Your 5 assigned mystery data structures will be chosen from the pool above. There is no guarantee that you will receive one of each -- each of the 5 mystery data structures is chosen independently and uniformly at random from the above set of 4. In addition, you may receive multiple data structures of the same type that have slightly different performance characteristics -- their asymptotic complexities would have to be the same, of course, but the constant factors associated with the time costs could vary substantially.

You may (and should) rely on the time cost properties to deduce the identity of each mystery data structure. In particular, your measurement code should measure the time cost of various operations (e.g., add, remove, contains) for various numbers of elements N stored in the container. Of course, to populate the container with N elements, you'll need to call the add method on the mystery data structure. To measure the time of various operations, you should use the ArtificialClock class, in particular the getNumTicks method, which returns the "current time" of the simulated clock. An example is shown in the boilerplate DeduceTheMysteryDataStructure.java file.

Compiling and running

You will need to have the P4Stuff.jar file in the current working directory; this file is necessary both for compilation and execution: To compile: javac -cp .:P4Stuff.jar DeduceTheMysteryDataStructure.java. To run: java -cp .:P4Stuff.jar DeduceTheMysteryDataStructure.

Requirements

Note that you may not use Java reflection or related means to "hack" your way into the identity of each data structure. You must run experiments based on the time costs of various Collection12 operations. Submission requirements:

You need to create a single PDF file Analysis.pdf containing:
- The type (linked list, heap, binary search tree, or hash table) of each of your mystery data structures, indexed 0-4.
- Empirical evidence that led you to infer the type you specified. This evidence should take the form of graphs, showing the time cost of various Collection12 methods as a function of N, the number of data stored in the container. The purpose of each graph is to reveal the asymptotic time cost of the various operations. Given the inferred asymptotic complexities of various Collection12 operations, you can deduce the identity of mystery data structure. In addition to the graphs, you should also give a short written justification for how you decided the identity of each structure. For example, you might write: "Graph 1 shows the time cost of the add method for Mystery Data Structure 0. The slope of the curve grows smaller as N grows larger, and the curve is clearly O(log n). Based on that plus other evidence (etc. etc.) we conclude that the mystery data structure must be a binary search tree."
In addition, you need to submit your DeduceTheMysteryDataStructure.java file containing your code that runs the experiments (time measurements on each mystery data structure).

Sample graphs

Bad graph that was generated without averaging over many trials. The data are so noisy that it's hard to infer much of a trend.
Good graph that was generated with averaging over many trials. The graph (generated from the same mystery data structure as above!) is clearly O(log n).

Both graphs plot the time cost of the contains(o) of one of my own mystery data structures.

How big should n be?

For this assignment, n=10000 should be completely sufficient.

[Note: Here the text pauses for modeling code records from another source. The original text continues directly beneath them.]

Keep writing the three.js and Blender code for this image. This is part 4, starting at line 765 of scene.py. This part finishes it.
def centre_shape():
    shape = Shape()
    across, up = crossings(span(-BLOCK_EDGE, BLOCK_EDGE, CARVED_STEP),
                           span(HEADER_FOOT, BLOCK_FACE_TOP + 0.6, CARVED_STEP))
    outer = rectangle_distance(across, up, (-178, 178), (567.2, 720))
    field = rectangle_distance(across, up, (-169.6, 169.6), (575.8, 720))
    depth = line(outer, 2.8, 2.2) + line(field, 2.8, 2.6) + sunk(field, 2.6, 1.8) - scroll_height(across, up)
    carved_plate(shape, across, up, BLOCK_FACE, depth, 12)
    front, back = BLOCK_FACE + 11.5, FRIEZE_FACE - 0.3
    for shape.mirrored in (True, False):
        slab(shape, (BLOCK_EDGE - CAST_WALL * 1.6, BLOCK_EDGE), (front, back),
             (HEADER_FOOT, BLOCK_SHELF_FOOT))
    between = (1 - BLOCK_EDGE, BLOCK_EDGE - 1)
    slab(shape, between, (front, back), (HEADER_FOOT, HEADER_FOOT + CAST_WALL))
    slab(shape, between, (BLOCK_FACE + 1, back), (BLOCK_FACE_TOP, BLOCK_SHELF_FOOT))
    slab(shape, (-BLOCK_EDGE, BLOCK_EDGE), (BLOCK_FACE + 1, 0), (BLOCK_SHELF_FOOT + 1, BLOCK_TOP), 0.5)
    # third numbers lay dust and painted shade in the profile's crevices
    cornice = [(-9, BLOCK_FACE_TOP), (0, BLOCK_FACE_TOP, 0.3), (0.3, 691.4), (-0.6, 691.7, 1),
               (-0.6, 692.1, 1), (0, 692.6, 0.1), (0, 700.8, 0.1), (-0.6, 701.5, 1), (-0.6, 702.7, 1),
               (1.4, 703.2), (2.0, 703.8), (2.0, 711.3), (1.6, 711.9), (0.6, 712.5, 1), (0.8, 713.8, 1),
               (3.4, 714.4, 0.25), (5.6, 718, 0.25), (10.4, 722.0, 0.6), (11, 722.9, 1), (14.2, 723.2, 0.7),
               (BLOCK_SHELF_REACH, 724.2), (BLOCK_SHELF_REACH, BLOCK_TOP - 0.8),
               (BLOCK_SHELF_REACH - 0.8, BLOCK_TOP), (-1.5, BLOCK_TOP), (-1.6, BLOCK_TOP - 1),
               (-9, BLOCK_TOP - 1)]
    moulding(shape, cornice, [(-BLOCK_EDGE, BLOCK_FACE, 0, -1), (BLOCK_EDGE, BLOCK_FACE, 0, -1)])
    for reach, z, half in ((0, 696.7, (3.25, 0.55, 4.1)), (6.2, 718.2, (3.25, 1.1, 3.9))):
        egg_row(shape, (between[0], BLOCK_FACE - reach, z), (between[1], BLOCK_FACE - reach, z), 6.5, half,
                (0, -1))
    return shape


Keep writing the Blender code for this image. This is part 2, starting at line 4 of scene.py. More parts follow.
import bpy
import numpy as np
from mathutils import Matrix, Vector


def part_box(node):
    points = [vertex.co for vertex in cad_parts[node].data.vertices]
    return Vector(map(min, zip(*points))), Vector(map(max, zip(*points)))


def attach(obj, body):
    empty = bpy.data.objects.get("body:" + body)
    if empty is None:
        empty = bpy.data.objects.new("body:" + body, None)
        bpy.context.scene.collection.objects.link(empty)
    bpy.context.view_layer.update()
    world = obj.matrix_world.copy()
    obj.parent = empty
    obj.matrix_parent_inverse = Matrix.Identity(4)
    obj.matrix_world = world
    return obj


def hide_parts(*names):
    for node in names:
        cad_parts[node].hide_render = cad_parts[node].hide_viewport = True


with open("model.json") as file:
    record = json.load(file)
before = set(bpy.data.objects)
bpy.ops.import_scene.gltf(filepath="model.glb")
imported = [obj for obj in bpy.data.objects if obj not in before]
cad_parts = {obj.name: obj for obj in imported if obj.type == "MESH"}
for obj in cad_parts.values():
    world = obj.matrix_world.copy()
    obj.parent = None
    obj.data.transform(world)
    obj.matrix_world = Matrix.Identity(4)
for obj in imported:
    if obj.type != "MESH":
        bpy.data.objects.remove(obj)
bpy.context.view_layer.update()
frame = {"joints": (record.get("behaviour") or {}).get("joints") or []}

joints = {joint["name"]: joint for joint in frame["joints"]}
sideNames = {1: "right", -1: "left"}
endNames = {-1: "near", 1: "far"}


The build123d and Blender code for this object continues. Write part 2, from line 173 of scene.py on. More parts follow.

In my own solution, I use the following different values for n:
final int[] Ns = { 1, 2, 5, 10, 20, 30, 40, 50, 60, 70, 80, 90, 100, 200, 300, 400, 500, 600, 700, 800, 900, 1000, 2000, 3000, 4000, 5000, 6000, 7000, 8000, 9000, 10000 };
If you try to add a huge amount of data to your mystery data structure, the Java virtual machine's (JVM) memory may be exhausted. In this case, if you try to call add(o) to any of the P4 data structures, the JVM will simply terminate due to lack of memory.

Hints

It will be important to average experimental results to reduce the noise in your graphs. The simulated running times (as measured by the ArtificialClock) will vary somewhat from trial to trial.
To create graphs showing the time costs of various operations, your DeduceTheMysteryDataStructure.java experimental code should output data that you can then plot in whatever graph program you prefer (e.g., gnuplot, Matlab, Excel, whatever).

Extra Credit

For extra credit you can implement the AlgorithmClassifier interface -- see the Javadoc for more information. The job of the classifier is to take as input a mystery data structure and then output what kind of data structure it is automatically. Your classifier will be tested on a large number of data structures, and guessing will be penalized during evaluation. You should implement your classifier in a class called AlgorithmClassifierImpl.

Grading

The maximum score on P4 is 9 points. The extra credit is worth 5 points maximum.

Submission

Submit your work using the bundleP4 script in the directory containing your DeduceTheMysteryDataStructure.java and Analysis.pdf files. If you choose to do the extra credit, then you should also submit your AlgorithmClassifierImpl.java file (otherwise, don't worry about this file). Make sure you are logged on to ieng6.ucsd.edu using your CSE 12-specific account. As always, make sure to submit before the deadline -- the script will show you (or anyone else) no mercy!